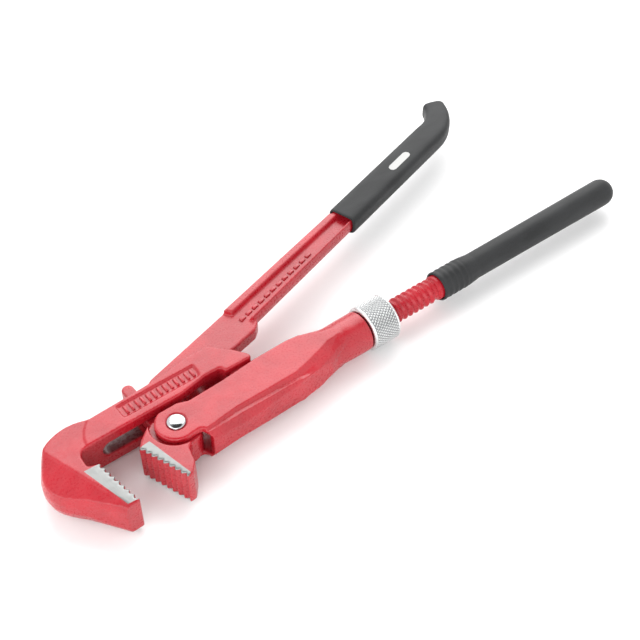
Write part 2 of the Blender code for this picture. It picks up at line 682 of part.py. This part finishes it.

◇ ◇ ◇ ◇ ◇

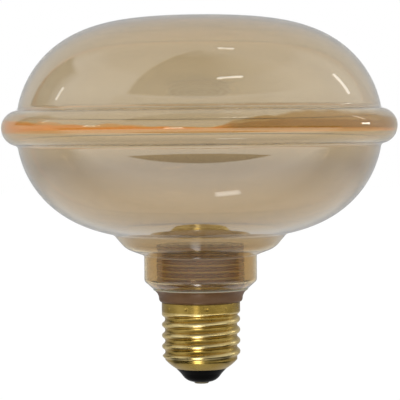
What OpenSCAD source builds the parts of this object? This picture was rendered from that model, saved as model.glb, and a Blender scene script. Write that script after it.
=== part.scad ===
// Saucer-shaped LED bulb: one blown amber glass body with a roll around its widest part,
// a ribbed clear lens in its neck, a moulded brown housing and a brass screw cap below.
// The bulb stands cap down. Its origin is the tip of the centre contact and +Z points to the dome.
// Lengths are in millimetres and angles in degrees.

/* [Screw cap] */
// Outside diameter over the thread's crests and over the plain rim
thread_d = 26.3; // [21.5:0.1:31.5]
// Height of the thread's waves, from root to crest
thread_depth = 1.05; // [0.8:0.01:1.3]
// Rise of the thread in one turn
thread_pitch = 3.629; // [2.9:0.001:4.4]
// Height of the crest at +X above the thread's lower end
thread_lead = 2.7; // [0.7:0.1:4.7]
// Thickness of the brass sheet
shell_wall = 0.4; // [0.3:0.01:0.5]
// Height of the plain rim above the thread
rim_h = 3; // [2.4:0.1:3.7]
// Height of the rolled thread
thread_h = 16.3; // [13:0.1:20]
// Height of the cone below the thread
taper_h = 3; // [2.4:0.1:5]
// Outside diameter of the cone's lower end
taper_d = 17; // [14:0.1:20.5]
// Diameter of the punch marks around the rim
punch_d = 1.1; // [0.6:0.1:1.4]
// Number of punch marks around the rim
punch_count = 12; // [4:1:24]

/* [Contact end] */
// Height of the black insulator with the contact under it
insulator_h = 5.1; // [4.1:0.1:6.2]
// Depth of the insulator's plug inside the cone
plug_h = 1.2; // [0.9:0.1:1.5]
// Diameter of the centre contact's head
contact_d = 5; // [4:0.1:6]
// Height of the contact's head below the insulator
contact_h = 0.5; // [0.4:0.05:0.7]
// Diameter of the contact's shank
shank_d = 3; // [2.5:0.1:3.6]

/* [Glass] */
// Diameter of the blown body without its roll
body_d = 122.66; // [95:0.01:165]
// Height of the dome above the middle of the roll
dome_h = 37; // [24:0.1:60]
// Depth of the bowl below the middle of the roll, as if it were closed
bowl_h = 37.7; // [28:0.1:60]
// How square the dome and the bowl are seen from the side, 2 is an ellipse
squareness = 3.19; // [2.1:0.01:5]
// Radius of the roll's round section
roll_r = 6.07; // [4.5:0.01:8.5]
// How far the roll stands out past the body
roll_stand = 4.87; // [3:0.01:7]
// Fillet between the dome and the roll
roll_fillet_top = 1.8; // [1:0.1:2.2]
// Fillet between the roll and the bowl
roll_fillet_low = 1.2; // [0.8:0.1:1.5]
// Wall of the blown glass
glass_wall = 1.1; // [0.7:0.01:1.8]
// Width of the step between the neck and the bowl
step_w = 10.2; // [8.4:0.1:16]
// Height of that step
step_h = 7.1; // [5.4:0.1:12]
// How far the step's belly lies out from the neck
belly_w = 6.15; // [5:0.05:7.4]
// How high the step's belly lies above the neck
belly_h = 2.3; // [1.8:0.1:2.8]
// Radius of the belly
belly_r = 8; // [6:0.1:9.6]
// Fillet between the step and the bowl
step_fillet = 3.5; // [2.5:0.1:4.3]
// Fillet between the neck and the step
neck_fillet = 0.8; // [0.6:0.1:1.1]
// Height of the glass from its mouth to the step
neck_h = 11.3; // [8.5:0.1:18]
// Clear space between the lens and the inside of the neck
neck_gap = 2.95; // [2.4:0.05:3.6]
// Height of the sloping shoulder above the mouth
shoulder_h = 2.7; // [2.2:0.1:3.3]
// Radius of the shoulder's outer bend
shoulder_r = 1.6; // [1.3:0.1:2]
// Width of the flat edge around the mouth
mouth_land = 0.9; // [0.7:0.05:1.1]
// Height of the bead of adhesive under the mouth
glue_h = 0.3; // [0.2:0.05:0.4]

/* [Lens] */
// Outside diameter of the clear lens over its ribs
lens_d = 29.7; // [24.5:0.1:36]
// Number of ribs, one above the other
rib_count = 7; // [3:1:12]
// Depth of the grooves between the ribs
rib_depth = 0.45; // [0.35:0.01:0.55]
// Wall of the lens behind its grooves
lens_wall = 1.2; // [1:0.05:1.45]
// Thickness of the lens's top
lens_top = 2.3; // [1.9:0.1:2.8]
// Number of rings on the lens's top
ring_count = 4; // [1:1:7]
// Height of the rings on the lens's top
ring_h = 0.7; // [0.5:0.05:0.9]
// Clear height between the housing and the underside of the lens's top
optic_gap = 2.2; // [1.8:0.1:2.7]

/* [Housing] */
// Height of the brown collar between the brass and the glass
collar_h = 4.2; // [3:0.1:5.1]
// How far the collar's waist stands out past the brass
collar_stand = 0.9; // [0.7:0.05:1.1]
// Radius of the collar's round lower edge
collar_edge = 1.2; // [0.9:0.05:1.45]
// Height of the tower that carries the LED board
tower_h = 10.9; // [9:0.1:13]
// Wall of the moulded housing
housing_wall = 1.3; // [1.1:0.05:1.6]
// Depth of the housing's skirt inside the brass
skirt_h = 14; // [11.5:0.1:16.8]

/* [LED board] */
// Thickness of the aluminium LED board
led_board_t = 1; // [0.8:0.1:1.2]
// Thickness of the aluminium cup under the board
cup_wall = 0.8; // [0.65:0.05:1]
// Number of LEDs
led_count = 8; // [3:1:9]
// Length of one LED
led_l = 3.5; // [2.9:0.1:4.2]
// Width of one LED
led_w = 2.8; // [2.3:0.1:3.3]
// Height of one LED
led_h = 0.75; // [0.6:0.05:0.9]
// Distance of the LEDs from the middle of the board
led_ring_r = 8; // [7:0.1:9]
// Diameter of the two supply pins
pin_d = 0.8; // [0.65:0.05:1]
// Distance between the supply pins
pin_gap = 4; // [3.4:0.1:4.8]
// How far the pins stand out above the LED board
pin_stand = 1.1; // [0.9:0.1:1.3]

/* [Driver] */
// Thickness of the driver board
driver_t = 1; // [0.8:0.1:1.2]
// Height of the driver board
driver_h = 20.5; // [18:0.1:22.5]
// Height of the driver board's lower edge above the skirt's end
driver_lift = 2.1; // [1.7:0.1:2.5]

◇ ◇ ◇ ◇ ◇

* [WHAT THE TASK ASKS]
Give again, word for word, the lines starting at the line that has "What OpenSCAD source" and ending at the line that has "angles in degrees.", with both of those lines included and nothing else.

* [ANSWER TO THIS TASK]
What OpenSCAD source builds the parts of this object? This picture was rendered from that model, saved as model.glb, and a Blender scene script. Write that script after it.
=== part.scad ===
// Saucer-shaped LED bulb: one blown amber glass body with a roll around its widest part,
// a ribbed clear lens in its neck, a moulded brown housing and a brass screw cap below.
// The bulb stands cap down. Its origin is the tip of the centre contact and +Z points to the dome.
// Lengths are in millimetres and angles in degrees.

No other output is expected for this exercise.